Task requirements: Repeat exactly the lines running from the line that contains "for name, shape" to the line that contains "points = [vertex.co"; include both ends and add nothing.

Listed entries:
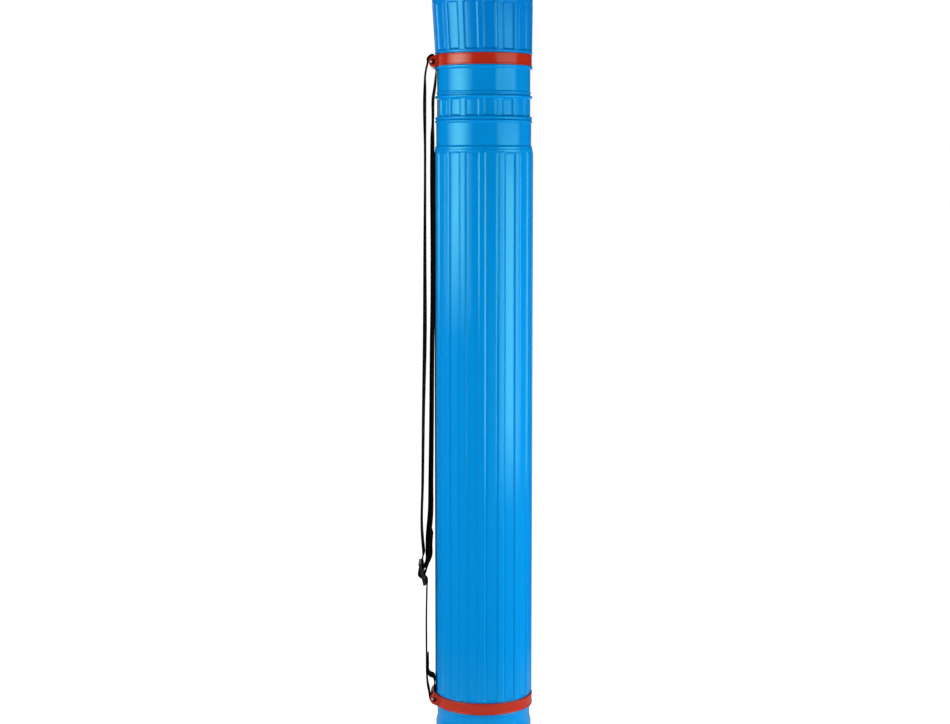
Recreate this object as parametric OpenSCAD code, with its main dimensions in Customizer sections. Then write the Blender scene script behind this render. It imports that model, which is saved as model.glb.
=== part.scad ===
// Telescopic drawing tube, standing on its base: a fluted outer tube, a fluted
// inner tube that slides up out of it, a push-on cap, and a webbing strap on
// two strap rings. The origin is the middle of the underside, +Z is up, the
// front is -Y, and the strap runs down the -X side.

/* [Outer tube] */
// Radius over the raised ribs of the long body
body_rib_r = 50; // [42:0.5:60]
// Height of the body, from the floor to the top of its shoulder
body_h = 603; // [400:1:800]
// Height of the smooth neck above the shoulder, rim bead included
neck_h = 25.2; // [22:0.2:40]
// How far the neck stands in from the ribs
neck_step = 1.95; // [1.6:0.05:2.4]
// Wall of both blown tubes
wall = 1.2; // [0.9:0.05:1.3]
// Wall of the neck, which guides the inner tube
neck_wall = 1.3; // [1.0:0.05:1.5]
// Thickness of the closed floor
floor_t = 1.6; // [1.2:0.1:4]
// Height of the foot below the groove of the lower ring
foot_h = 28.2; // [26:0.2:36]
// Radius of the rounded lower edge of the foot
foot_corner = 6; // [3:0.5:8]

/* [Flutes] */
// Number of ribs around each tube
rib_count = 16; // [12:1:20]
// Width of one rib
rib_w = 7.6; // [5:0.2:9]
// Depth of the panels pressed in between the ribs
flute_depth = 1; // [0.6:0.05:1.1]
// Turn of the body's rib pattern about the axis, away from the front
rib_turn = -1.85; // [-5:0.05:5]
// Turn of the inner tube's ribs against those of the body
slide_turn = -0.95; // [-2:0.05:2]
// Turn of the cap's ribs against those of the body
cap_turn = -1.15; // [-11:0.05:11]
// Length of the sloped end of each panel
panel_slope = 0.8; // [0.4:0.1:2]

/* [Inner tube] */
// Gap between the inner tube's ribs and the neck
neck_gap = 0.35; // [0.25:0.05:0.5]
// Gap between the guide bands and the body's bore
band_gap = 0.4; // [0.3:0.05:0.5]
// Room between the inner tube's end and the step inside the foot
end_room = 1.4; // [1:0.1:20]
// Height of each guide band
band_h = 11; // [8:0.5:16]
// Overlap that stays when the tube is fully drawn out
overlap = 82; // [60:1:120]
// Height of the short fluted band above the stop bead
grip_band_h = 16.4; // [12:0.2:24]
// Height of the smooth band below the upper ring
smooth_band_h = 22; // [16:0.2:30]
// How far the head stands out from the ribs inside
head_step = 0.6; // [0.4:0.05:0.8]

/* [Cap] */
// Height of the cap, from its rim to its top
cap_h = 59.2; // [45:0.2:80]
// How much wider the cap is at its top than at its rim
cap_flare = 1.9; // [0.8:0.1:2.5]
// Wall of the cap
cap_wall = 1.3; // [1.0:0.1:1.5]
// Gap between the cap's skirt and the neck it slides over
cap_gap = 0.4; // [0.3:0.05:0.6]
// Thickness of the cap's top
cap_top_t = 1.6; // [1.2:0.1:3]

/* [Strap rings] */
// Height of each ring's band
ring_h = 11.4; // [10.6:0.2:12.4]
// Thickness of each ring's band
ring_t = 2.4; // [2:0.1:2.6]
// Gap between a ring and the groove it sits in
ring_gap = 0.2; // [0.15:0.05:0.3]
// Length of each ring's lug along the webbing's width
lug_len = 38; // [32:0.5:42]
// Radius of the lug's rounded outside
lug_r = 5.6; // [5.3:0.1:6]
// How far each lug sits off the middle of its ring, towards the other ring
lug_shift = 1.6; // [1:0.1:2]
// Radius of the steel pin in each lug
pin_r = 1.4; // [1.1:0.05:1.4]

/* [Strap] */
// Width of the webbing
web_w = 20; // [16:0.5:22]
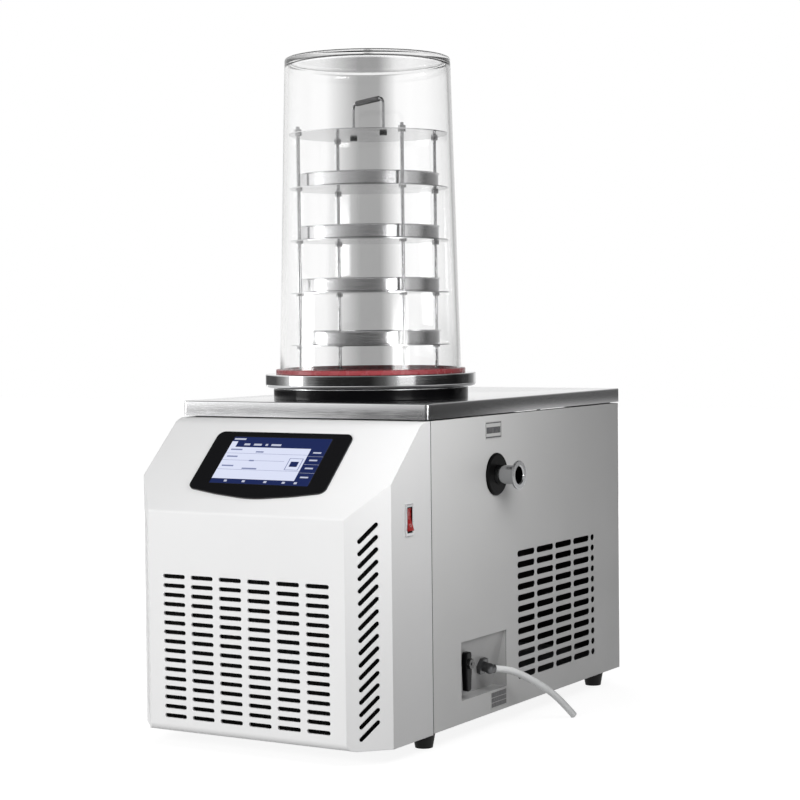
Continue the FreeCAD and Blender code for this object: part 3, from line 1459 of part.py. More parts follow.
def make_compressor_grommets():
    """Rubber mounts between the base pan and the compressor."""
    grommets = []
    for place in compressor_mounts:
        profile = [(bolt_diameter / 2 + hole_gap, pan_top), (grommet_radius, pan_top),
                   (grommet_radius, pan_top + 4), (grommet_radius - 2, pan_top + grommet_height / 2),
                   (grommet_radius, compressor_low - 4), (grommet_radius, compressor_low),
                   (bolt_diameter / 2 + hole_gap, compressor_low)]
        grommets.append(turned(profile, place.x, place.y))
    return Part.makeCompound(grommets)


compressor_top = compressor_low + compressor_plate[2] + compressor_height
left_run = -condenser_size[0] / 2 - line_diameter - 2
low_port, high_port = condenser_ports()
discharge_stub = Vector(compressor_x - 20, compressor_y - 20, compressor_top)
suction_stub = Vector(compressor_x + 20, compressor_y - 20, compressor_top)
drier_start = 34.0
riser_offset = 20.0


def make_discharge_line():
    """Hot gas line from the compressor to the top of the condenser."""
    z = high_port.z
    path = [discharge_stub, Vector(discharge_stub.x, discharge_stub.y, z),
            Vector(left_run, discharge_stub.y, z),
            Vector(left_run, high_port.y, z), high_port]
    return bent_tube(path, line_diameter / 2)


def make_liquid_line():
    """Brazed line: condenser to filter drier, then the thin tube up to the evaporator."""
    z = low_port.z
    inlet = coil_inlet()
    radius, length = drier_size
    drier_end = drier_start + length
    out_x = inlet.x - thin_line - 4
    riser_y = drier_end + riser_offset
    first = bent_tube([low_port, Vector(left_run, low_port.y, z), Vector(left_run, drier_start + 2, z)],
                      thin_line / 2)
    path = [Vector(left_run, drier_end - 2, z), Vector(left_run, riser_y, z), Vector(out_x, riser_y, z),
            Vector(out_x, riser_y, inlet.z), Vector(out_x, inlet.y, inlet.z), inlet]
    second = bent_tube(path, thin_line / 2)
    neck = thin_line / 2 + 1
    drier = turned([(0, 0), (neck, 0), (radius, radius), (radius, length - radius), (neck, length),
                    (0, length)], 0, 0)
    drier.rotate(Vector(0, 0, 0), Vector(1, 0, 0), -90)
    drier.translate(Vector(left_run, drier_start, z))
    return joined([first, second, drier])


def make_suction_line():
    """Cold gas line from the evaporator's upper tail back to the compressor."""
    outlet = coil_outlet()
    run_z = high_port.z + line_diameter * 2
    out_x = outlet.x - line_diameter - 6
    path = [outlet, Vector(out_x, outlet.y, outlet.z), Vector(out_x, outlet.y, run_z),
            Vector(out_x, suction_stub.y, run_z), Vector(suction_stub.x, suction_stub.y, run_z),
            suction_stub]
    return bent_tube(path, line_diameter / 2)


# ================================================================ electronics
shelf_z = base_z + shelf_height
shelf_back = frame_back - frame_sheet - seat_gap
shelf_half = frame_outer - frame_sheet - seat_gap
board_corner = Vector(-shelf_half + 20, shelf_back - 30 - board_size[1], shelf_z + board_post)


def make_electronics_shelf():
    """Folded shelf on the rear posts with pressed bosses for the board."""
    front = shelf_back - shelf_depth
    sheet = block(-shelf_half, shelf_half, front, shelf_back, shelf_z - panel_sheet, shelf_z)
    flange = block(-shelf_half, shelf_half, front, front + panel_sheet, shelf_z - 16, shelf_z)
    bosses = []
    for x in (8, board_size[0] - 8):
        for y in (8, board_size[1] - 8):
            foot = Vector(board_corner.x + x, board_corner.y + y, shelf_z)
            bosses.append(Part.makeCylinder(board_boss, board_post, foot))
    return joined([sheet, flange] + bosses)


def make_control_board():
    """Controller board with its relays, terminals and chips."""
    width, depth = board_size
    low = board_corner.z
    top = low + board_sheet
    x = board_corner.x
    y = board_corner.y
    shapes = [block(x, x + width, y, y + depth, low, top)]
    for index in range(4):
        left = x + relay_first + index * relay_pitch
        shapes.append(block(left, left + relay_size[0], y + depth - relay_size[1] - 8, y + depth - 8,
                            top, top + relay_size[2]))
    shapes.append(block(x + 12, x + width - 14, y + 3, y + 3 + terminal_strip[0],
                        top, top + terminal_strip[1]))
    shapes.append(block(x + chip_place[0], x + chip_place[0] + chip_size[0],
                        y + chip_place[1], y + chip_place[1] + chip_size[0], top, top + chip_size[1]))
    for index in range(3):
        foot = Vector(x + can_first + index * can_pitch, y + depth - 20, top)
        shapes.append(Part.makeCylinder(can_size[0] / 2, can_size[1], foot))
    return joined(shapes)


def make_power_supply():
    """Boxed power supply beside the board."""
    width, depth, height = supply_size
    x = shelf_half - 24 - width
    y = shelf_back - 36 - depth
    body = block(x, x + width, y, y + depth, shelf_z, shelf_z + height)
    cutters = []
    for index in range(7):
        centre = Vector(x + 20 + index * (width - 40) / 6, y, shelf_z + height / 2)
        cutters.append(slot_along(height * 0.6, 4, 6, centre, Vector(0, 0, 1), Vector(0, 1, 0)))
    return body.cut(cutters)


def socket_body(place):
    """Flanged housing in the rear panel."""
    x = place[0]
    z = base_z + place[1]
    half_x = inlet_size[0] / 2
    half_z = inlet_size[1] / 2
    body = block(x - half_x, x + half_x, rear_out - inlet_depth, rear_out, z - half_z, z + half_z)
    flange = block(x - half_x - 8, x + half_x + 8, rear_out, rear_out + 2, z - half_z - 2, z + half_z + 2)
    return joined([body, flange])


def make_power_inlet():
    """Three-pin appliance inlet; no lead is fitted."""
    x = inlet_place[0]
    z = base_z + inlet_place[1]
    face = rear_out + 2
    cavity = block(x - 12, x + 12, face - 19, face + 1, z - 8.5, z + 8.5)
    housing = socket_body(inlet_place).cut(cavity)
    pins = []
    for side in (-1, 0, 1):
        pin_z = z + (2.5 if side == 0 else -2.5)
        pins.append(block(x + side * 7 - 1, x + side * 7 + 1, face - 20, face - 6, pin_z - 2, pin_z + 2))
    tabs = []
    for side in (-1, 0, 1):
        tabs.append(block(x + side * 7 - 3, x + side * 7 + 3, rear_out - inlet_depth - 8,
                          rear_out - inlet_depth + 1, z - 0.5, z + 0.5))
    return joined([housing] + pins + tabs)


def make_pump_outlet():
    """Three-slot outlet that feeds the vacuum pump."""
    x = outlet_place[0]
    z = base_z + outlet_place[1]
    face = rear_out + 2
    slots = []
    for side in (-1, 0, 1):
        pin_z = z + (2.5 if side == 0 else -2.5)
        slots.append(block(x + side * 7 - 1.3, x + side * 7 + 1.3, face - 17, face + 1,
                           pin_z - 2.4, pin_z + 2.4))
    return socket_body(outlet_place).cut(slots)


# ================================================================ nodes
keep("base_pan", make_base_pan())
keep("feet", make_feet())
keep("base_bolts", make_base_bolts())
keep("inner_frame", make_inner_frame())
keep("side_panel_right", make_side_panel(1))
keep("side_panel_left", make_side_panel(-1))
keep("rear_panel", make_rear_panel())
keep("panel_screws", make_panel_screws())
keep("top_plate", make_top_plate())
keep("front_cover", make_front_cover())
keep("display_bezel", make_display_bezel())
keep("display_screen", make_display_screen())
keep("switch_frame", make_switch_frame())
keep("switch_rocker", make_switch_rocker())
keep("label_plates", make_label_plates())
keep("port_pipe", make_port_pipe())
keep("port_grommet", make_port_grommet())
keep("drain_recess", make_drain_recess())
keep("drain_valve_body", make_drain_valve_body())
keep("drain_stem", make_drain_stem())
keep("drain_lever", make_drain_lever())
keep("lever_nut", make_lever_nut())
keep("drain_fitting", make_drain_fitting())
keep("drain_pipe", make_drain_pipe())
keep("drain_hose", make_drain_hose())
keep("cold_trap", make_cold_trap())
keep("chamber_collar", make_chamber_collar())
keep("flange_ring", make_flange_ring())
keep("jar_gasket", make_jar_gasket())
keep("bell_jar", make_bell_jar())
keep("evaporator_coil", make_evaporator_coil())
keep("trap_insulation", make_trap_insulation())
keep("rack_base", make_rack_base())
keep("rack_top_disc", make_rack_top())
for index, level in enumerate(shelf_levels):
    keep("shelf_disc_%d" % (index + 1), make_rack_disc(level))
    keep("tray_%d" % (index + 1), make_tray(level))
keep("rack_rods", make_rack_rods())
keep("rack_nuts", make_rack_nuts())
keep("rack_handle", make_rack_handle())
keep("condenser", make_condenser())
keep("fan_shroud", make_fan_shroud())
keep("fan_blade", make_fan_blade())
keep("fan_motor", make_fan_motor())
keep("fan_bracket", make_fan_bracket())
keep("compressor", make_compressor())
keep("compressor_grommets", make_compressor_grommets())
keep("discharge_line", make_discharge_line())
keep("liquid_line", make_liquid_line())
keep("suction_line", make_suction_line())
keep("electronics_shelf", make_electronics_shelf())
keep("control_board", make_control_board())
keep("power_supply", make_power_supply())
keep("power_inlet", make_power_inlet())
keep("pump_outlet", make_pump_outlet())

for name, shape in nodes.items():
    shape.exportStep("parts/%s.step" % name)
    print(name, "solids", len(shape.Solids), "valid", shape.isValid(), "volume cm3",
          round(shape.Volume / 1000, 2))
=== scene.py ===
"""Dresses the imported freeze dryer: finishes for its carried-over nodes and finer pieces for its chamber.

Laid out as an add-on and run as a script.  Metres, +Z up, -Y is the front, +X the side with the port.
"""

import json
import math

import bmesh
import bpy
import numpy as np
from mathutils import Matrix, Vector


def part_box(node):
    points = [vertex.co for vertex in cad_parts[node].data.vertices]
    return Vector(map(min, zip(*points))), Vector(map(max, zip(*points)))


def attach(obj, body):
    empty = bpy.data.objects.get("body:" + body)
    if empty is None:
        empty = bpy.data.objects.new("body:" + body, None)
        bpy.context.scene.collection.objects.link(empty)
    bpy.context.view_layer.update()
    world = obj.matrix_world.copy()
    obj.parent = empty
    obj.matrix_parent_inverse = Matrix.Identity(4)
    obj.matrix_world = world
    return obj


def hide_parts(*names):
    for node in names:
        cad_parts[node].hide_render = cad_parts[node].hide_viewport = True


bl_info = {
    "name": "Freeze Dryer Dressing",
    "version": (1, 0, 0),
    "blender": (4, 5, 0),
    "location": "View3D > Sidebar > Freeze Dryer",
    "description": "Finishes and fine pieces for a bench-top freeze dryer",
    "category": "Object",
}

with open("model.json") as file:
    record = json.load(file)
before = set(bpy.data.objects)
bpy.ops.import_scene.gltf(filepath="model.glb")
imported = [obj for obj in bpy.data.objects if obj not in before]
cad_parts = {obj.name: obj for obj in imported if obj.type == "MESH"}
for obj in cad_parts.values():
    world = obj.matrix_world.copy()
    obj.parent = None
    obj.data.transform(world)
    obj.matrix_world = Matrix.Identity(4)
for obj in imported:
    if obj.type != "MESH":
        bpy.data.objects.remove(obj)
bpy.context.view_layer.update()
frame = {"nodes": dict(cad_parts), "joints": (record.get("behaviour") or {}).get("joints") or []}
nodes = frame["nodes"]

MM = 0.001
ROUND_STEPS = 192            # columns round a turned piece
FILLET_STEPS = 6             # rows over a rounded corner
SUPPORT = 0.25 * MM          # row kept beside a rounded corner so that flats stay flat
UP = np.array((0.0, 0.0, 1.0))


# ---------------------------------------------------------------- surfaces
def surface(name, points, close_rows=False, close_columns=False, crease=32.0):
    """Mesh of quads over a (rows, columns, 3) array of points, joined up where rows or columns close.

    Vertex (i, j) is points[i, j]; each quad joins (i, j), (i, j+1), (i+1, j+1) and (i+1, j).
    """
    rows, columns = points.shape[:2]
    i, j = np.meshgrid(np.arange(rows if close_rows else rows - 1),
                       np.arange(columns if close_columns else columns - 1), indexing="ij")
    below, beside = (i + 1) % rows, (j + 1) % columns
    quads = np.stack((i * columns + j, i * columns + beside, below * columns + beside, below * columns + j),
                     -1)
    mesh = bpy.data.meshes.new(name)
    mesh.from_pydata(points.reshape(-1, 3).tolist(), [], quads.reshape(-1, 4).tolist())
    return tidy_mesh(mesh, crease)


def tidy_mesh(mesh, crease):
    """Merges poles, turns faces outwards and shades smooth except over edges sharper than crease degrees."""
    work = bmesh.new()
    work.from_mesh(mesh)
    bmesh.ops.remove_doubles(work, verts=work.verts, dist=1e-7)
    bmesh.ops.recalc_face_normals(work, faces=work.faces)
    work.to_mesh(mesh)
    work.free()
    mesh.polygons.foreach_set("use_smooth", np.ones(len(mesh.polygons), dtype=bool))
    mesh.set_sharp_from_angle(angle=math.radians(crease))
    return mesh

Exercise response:
for name, shape in nodes.items():
    shape.exportStep("parts/%s.step" % name)
    print(name, "solids", len(shape.Solids), "valid", shape.isValid(), "volume cm3",
          round(shape.Volume / 1000, 2))
=== scene.py ===
"""Dresses the imported freeze dryer: finishes for its carried-over nodes and finer pieces for its chamber.

Laid out as an add-on and run as a script.  Metres, +Z up, -Y is the front, +X the side with the port.
"""

import json
import math

import bmesh
import bpy
import numpy as np
from mathutils import Matrix, Vector


def part_box(node):
    points = [vertex.co for vertex in cad_parts[node].data.vertices]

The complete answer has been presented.